Considérant qu’il résulte de tout ce qui précède, d’une part, que le ministre chargé du budget est fondé à soutenir que c’est à tort que, par le jugement attaqué, le Tribunal administratif d’Orléans a réduit la base de l’impôt sur les sociétés dû par la société Sometaf de 73 706 F au titre de l’exercice clos le 31 décembre 1989 et de 67 851 F au titre de l’exercice clos le 31 décembre 1990, et, d’autre part, que la société Sometaf n’est pas fondée à soutenir que c’est à tort que, par ce même jugement, le Tribunal administratif d’Orléans a rejeté le surplus des conclusions de sa demande ;

Sur les conclusions de la société Sometaf tendant à l’application des dispositions de l’article L.8-1 du code des tribunaux administratifs et des cours administratives d’appel :

Considérant que les dispositions de l’article L.8-1 du code des tribunaux administratifs et des cours administratives d’appel font obstacle à ce que l’Etat, qui n’est pas, dans la présente instance, la partie perdante, soit condamné à payer à la société Sometaf la somme qu’elle demande au titre des frais exposés par elle et non compris dans les dépens ;

Article 1er : Le bénéfice de la société Sometaf sera calculé, pour l’assiette de l’impôt sur les sociétés, en ajoutant au montant des résultats la somme de soixante treize mille sept cent six francs (73 706 F) au titre de l’exercice clos le 31 décembre 1989 et la somme de soixante sept mille huit cent cinquante et un francs (67 851 F) au titre de l’exercice clos le 31 décembre 1990.

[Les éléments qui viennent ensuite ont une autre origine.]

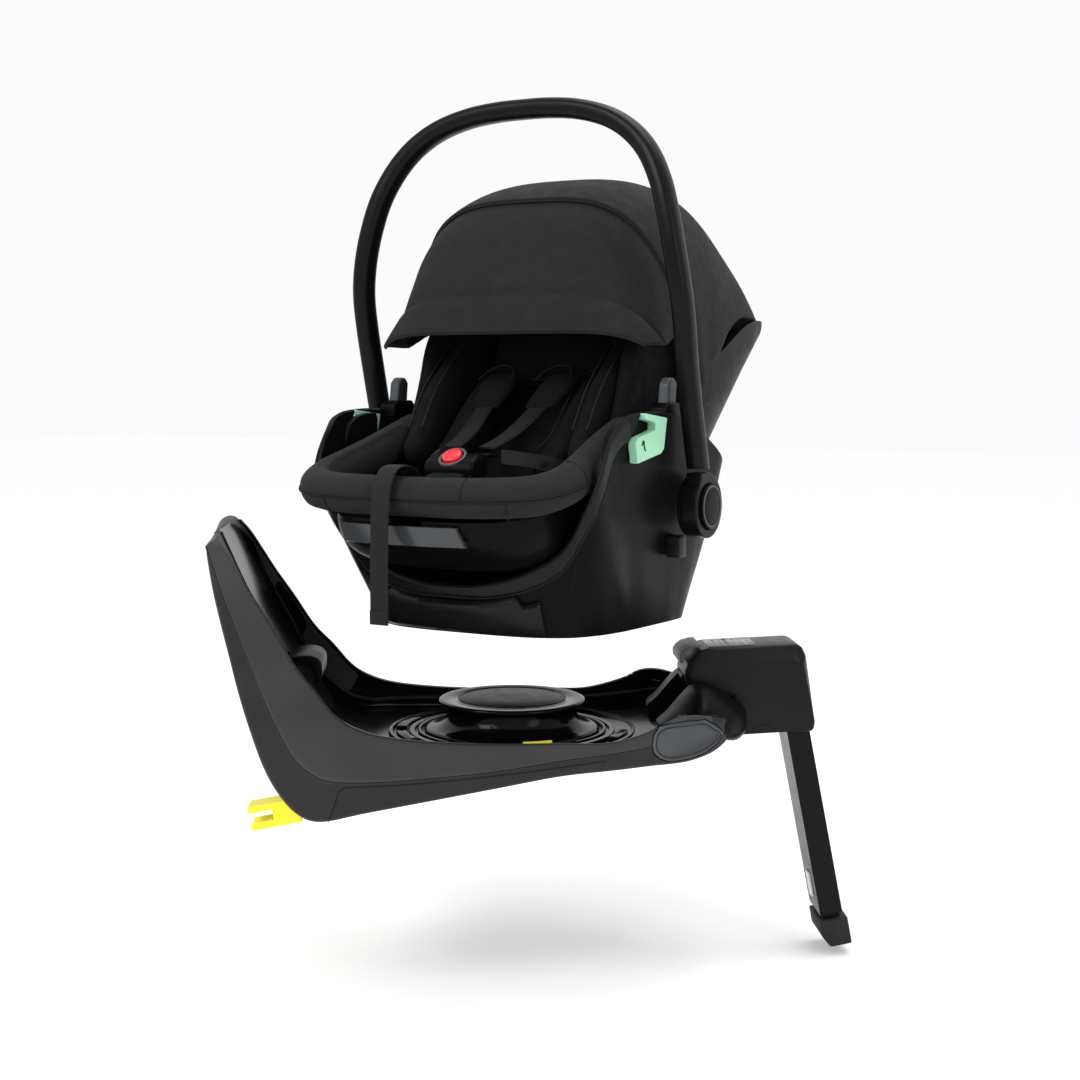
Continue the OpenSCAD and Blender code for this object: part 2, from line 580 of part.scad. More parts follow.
// Lower edge of the rear hood: [angle, distance from the pivot]
rear_low = [[34, 311], [40, 256], [46, 202], [54, 148], [64, 104], [80, 88], [96, 88], [112, 92]];
module canopy_rear() {
  n = 16;
  // The hood draws in a little towards the head end
  color("#303031") in_carrier() loft([for (i = [0:n]) let(low = curve(rear_low, i / n), a = low[0],
      r = 324 - (a < 72 ? 4 : 3) * pow((72 - a) / 38, 2), power = a < 72 ? lerp(3.6, 2.6, (a - 34) / 38) : 2.6)
    hood_shell(a, 190, r, low[1], power, 4)], shell = true);
}
// The front hood's centre line runs down in front: [angle, distance from the pivot]
front_profile = [[96, 309], [104, 309], [112, 303], [119, 282], [127, 254], [136, 230], [146, 214]];
front_low = [[96, 100], [104, 120], [112, 132], [119, 136], [127, 140], [136, 150], [146, 186]];
front_half_w = [[96, 168], [104, 168], [112, 167], [119, 164], [127, 160], [136, 157], [146, 155]];
// Power of the front hood's superellipse: round on top and squarer towards the visor
front_power = [2.6, 2.6, 2.8, 3.2, 3.8, 4.8, 6];
module canopy_front() {
  n = 14;
  color("#343435") in_carrier() loft([for (i = [0:n]) let(u = i / n, p = curve(front_profile, u))
    hood_shell(p[0], curve(front_half_w, u)[1], p[1], curve(front_low, u)[1], curve(front_power, u), 4)],
    shell = true);
}
module canopy_bow() {
  // A flat spring-steel bow just inside the front hood
  inner = hood_ring(108, 160, 298, 150, 2.7, 24);
  outer = hood_ring(108, 157, 295, 150, 2.7, 24);
  color("silver") in_carrier() loft([for (i = [0:24]) let(n = [0, sin(18), cos(18)] * 5)
    [inner[i] - n, inner[i] + n, outer[i] + n, outer[i] - n]]);
}
module canopy_pivots() {
  color("#1b1b1c") in_carrier() mirrored_pair()
    translate([184.6, canopy_pivot[0], canopy_pivot[1] + 54]) rotate([0, 90, 0]) cylinder(r = 20, h = 5, $fn = 64);
}

base_side_left();
base_side_right();
base_lower_shell();
base_tub();
bearing_ring();
anchor_frame();
index_strip();
rear_catch();
leg_housing();
control_panel();
leg_hinge_pin();
turntable();
turntable_cap();
swivel_button_left();
swivel_button_right();
release_lip();
leg_outer_tube();
leg_inner_tube();
leg_foot();
leg_button();
anchor_arm_left();
anchor_guide_left();
anchor_hook_left();
anchor_arm_right();
anchor_guide_right();
anchor_hook_right();
cradle_shell();
dock_plate();
cradle_trim();
front_grip();
recline_rail();
belt_guide_left();
belt_guide_right();
hub_mount_left();
hub_mount_right();
adapter_lever_left();
adapter_lever_right();
handle_bow();
handle_hub_left();
handle_hub_right();
handle_button_left();
handle_button_right();
seat_shell();
foam_liner();
rim_pad();
seat_pad();
wing_pad_left();
wing_pad_right();
recline_lever();
headrest();
shoulder_straps();
lap_straps();
buckle();
buckle_button();
strap_adjuster();
adjuster_strap();
canopy_rear();
canopy_front();
canopy_bow();
canopy_pivots();
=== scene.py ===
"""Looks of the infant car seat and its swivelling base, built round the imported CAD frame."""
import math

import bmesh
import bpy
import numpy as np
from mathutils import Matrix, Vector


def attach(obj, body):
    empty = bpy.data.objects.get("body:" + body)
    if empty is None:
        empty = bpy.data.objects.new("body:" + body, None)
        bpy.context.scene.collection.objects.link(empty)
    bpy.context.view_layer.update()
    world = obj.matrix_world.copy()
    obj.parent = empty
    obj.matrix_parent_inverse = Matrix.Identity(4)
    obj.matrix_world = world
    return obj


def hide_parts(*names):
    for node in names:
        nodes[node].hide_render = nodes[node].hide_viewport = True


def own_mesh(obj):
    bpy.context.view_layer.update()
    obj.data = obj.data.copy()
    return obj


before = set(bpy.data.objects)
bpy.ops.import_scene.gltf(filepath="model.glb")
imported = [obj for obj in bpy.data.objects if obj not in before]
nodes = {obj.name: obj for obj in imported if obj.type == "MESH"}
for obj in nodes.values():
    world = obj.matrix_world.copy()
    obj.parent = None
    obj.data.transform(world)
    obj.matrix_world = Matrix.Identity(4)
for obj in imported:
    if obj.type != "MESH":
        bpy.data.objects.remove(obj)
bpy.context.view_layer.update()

# Places, in millimetres, as in the part's own source
LIFT = 95                 # carrier's underside above the turntable
YAW = 33                  # the base's turn about the swivel axis, degrees
LEG_TILT = 11             # slant of the support leg, degrees
HUB = (70, 145)           # handle pivot: y, z in the carrier
HOOD = (150, 230)         # canopy pivot: y, z in the carrier
FLOOR_Z = -0.3235         # metres

MM = Matrix.Scale(0.001, 4)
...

Article 2 : L’impôt sur les sociétés dû par la société Sometaf au titre des années 1989 et 1990 calculé conformément aux bases définies à l’article 1er est remis à sa charge.

Article 3 : Le jugement en date du 14 mai 1996 du Tribunal administratif d’Orléans est réformé en ce qu’il a de contraire au présent arrêt.

Article 4 : Les conclusions de la société Sometaf sont rejetées.

Article 5 : Le présent arrêt sera notifié au ministre de l’économie, des finances et de l’industrie et à la société Sometaf.